Budiman et al. (2005) used a mean-shift algorithm to track detected objects and used black curtain as background with a white circular marker placed in the lower body part to make it easier to detect. He also used a camera calibration step to get each extrinsic camera matrix needed in finding the global coordinate of each marker from two webcams. Chao et al. (2009) used a dynamic background subtraction technique to ease the segmentation of human silhouette needed in 3D motion data reconstruction. Unlike Budiman et al., Chao et al. used four cameras and a color-marker-based spatial calibrating technique for fast and easier camera calibration to get the fundamental matrices and calculate the relative coordinate system. When it comes to the amount of camera used, Guarisa et al. (2016) used only one webcam that holds its aim for a low-cost motion capture feature. They developed their motion capture specifically to recognize the facial pose with markers of contrast color other than black and white. They successfully developed the low-cost and open-source facial motion capture even though the lack of depth value is unavoidable since only one camera is used.

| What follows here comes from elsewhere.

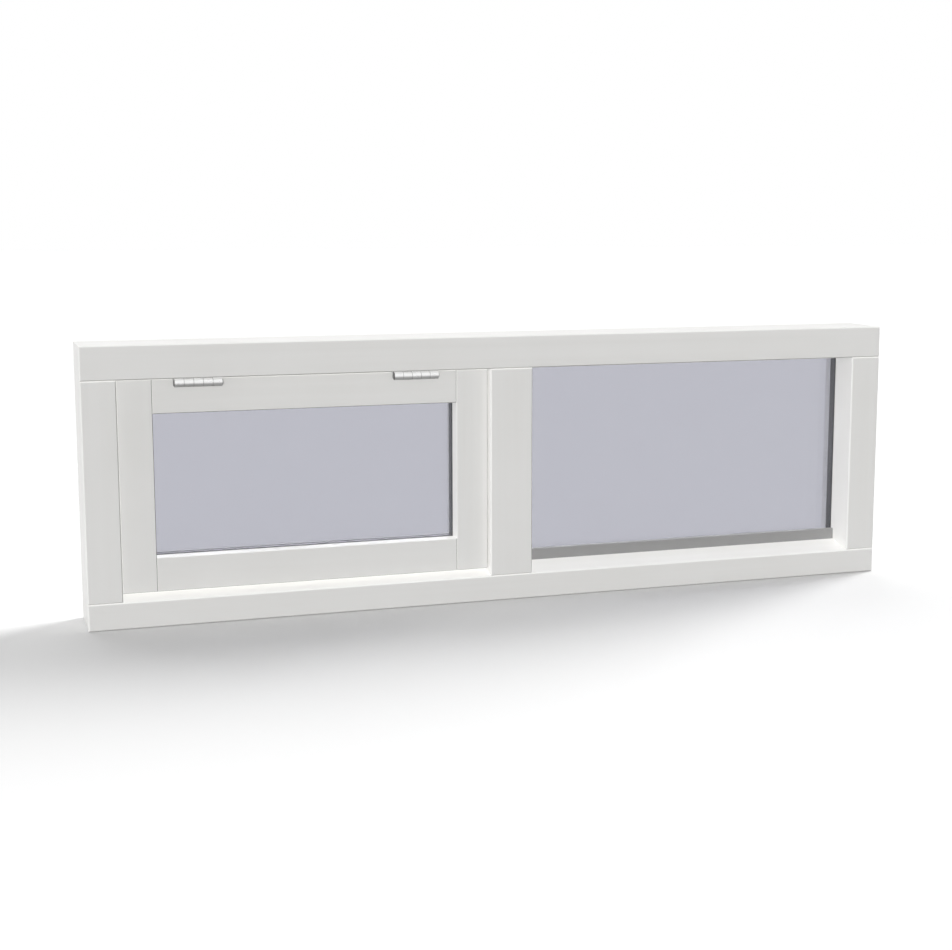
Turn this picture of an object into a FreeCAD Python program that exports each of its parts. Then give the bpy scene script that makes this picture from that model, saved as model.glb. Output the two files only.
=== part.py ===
import FreeCAD, Part
import math
import os

from FreeCAD import Vector

os.makedirs("parts", exist_ok=True)

# A painted timber window with two lights side by side. The left one is a top hung sash that swings
# outwards on two butt hinges, and the right one is fixed glass set straight into the frame.
# Lengths are millimetres. While the pieces are drawn, x is measured from the frame's left side, y is
# the depth behind the frame's outside face, and z is the height over the sill's underside.

# Frame
frame_width = 1500.0
frame_height = 480.0
frame_depth = 114.0
head_height = 58.0
jamb_width = 58.5
mullion_width = 79.0
sash_bay_width = 652.0
sill_front_height = 46.0
sill_slope_degrees = 13.5
stop_width = 17.0
sill_stop_height = 16.0
frame_arris = 1.8

# Joints of the frame's members: tenons on the uprights, let into the head and the sill
frame_tenon_thickness = 18.0
frame_tenon_length = 30.0
frame_tenon_depth = 24.0
frame_tenon_shoulder = 12.0

# Sash
sash_setback = 14.5
sash_side_gap = 1.5
sash_top_gap = 1.5
sash_sill_gap = 8.5
stile_width = 58.0
top_rail_height = 58.0
bottom_rail_height = 58.5
sash_arris = 1.0
sash_tenon_thickness = 12.0
sash_tenon_length = 38.0
sash_tenon_depth = 7.0
sash_tenon_shoulder = 14.0
drip_groove_width = 4.0
drip_groove_depth = 4.0
drip_groove_inset = 8.0
draught_groove_width = 5.0
draught_groove_depth = 2.5
draught_groove_inset = 12.0

# Glass and glazing
pane_thickness = 4.0
pane_spacing = 16.0
glazing_rebate = 13.5
pane_edge_clearance = 3.0
spacer_sight = 0.5
block_length = 80.0
block_inset = 60.0
sash_reveal = 26.0
sash_bead_depth = 15.0
fixed_reveal = 61.5
fixed_bead_depth = 20.0
fixed_foot_drop = 6.0
bead_round = 5.0
glazing_bar_thickness = 8.0
glazing_bar_height = 20.5
glazing_bar_wall = 1.8
glazing_bar_bevel = 1.0

# Weather seals in the stops, pressed by the closed sash
seal_thickness = 4.5
seal_width = 8.0
seal_base = 1.5
seal_inset = 2.0
seal_barb_width = 2.0
seal_barb_length = 5.0

# Butt hinges
hinge_length = 83.0
hinge_inset = 35.0
hinge_barrel_radius = 7.0
hinge_axis_depth = 7.25
hinge_axis_drop = 8.0
hinge_leaf_thickness = 2.5
hinge_leaf_depth = 30.0
hinge_leaf_clearance = 2.0
hinge_leaf_gap = 0.5
hinge_arm_drop = 2.5
hinge_knuckle_count = 5
hinge_knuckle_gap = 0.5
hinge_pin_radius = 3.0
hinge_pin_clearance = 0.05
hinge_tongue_bite = 3.5
hinge_pin_head_radius = 5.2
hinge_pin_head_length = 1.5
hinge_pin_head_bevel = 0.6
leaf_screw_count = 3
leaf_screw_radius = 2.2
leaf_screw_head_radius = 4.2
leaf_screw_end_distance = 12.0
leaf_screw_edge_distance = 10.0

# Lever handle on the inside of the bottom rail
handle_base_length = 62.0
handle_base_height = 17.0
handle_base_thickness = 6.0
handle_base_lift = 3.0
handle_neck_radius = 5.0
handle_neck_length = 8.0
handle_lever_length = 108.0
handle_lever_height = 12.0
handle_lever_tip_height = 9.5
handle_lever_thickness = 8.0
handle_lever_bevel = 1.2
handle_base_round = 1.5

# Ends closer to a plane than this count as lying in it
same_place = 1e-6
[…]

Following the examples of the researches above, we decided to use two low-cost webcams (cost below $5 each) and hire a stereo camera triangulation system to estimate the depth instead of using intrinsic and extrinsic camera matrices calibration since the camera will be set in an unfixed position. The markers are made with various color differences to improve the feature matching process in a white background. We chose not to use black background as Budiman et al. (2005) did because most rooms in typical houses are painted white. We also proposed an image processing method to improve the detection of markers and color descriptors to match detected markers in both cameras.

Conclusion

The use of stereo camera triangulation to find depth in a low-cost motion capture setup is reasonably effective since we can get an accuracy of 83.5% using webcams that cost around $7.69. It serves us as a forgivable result in obtaining the 3D point reconstruction data with some calculated error shown in Table 1. Parameter adjustment, such as baseline (b) and focal length (f), is crucial to getting better output.

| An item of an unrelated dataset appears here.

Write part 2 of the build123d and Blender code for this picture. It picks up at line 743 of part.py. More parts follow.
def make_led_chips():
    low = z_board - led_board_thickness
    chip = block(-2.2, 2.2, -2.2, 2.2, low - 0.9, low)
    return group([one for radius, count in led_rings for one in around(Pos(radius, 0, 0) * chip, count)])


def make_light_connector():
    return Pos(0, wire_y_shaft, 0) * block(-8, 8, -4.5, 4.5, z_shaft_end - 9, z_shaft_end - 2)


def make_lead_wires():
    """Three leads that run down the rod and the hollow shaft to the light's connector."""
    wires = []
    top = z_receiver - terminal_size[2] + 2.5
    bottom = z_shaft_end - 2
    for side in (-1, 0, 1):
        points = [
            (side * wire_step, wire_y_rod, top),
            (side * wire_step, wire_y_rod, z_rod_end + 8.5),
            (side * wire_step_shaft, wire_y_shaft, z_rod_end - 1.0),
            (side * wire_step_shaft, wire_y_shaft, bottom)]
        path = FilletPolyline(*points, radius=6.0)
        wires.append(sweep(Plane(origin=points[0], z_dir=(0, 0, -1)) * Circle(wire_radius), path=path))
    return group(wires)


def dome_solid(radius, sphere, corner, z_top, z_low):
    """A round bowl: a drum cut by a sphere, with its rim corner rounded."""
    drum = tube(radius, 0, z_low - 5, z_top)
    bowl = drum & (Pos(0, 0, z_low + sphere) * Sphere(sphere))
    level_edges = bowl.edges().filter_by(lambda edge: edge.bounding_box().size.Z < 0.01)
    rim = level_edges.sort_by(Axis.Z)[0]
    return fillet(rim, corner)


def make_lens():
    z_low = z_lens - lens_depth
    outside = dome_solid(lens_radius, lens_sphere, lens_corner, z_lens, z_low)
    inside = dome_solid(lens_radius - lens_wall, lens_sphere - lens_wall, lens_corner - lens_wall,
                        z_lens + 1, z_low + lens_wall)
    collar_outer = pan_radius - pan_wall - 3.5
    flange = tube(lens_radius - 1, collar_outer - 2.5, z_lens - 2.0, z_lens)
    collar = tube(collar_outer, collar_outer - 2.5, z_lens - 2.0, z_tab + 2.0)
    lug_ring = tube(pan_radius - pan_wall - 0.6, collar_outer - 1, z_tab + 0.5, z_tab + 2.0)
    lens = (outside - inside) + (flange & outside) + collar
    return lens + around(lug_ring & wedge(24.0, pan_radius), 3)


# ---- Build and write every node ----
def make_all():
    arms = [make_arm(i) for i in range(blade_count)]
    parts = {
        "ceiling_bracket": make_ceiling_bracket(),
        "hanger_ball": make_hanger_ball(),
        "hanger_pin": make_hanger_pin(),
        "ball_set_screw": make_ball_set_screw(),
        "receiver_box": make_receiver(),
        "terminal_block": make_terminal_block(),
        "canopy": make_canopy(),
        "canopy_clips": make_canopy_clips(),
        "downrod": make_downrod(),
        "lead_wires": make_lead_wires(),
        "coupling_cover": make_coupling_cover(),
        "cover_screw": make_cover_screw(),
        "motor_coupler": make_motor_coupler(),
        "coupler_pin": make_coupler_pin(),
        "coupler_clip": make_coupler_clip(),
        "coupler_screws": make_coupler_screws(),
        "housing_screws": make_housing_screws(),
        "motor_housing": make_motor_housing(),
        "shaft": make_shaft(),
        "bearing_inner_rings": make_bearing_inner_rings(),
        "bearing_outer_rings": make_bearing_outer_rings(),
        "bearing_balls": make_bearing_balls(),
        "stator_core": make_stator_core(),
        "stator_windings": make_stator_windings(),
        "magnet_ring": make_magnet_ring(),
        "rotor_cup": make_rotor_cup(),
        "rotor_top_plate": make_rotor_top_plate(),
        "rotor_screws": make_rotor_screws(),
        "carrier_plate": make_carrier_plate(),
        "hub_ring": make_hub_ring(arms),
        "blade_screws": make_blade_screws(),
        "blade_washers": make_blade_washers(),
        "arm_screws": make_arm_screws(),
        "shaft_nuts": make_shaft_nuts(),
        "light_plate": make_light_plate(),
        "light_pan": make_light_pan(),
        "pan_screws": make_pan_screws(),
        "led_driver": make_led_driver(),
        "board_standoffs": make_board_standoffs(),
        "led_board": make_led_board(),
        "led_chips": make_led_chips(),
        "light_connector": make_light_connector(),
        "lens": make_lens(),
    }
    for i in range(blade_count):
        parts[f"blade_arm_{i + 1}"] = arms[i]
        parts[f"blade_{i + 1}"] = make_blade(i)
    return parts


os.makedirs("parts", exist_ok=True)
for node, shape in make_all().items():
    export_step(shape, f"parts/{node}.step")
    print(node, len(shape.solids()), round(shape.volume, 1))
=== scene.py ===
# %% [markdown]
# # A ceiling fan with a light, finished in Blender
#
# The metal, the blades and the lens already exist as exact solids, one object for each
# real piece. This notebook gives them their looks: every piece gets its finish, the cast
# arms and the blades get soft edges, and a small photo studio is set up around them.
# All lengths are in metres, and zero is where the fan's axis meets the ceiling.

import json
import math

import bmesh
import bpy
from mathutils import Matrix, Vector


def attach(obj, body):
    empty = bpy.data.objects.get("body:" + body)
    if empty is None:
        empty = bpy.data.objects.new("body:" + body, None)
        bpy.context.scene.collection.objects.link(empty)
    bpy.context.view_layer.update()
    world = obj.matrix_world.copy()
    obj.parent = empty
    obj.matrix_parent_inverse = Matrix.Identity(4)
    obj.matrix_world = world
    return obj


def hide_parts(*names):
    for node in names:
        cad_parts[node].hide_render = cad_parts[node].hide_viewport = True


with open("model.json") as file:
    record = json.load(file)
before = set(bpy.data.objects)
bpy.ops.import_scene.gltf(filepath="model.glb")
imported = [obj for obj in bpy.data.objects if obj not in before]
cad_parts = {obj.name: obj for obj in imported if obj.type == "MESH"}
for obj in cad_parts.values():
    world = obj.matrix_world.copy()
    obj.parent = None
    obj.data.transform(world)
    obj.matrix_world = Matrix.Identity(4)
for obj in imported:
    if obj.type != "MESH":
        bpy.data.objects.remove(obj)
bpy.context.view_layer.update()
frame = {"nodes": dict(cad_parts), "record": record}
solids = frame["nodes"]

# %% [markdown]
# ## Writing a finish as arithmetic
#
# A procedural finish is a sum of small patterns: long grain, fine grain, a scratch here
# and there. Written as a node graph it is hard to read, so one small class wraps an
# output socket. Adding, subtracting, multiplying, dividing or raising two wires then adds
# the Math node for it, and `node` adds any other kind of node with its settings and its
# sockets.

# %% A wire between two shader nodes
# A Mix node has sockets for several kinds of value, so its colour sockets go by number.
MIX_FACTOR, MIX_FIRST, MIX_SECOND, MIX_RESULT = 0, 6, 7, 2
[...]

The combination of white background, colored markers, and image processing methods, such as inversion and color filtering, effectively helps our attempt in features extraction (as shown in Figure 8 where all markers can be extracted) even though the existence of shadows and the issue of white balance will worsen the result, as can be seen in Figure 10b. Those image processing methods may be considered as suitable to distinguish colored markers from white background. With those image processing methods, object detection within Aforge.NET framework is working more accurately.

Along with various colored markers, color descriptor effectively helps us distinguish each marker and improve the feature matching process since all markers in Figures 9 and 10 can be successfully distinguished. Feature matching is a crucial part of this low-cost motion capture setup since it lets us locate the corresponding features needed in the calculation of disparity (d). We hope our proposed methods would be useful in motion capture-related projects to improve effectiveness or performance.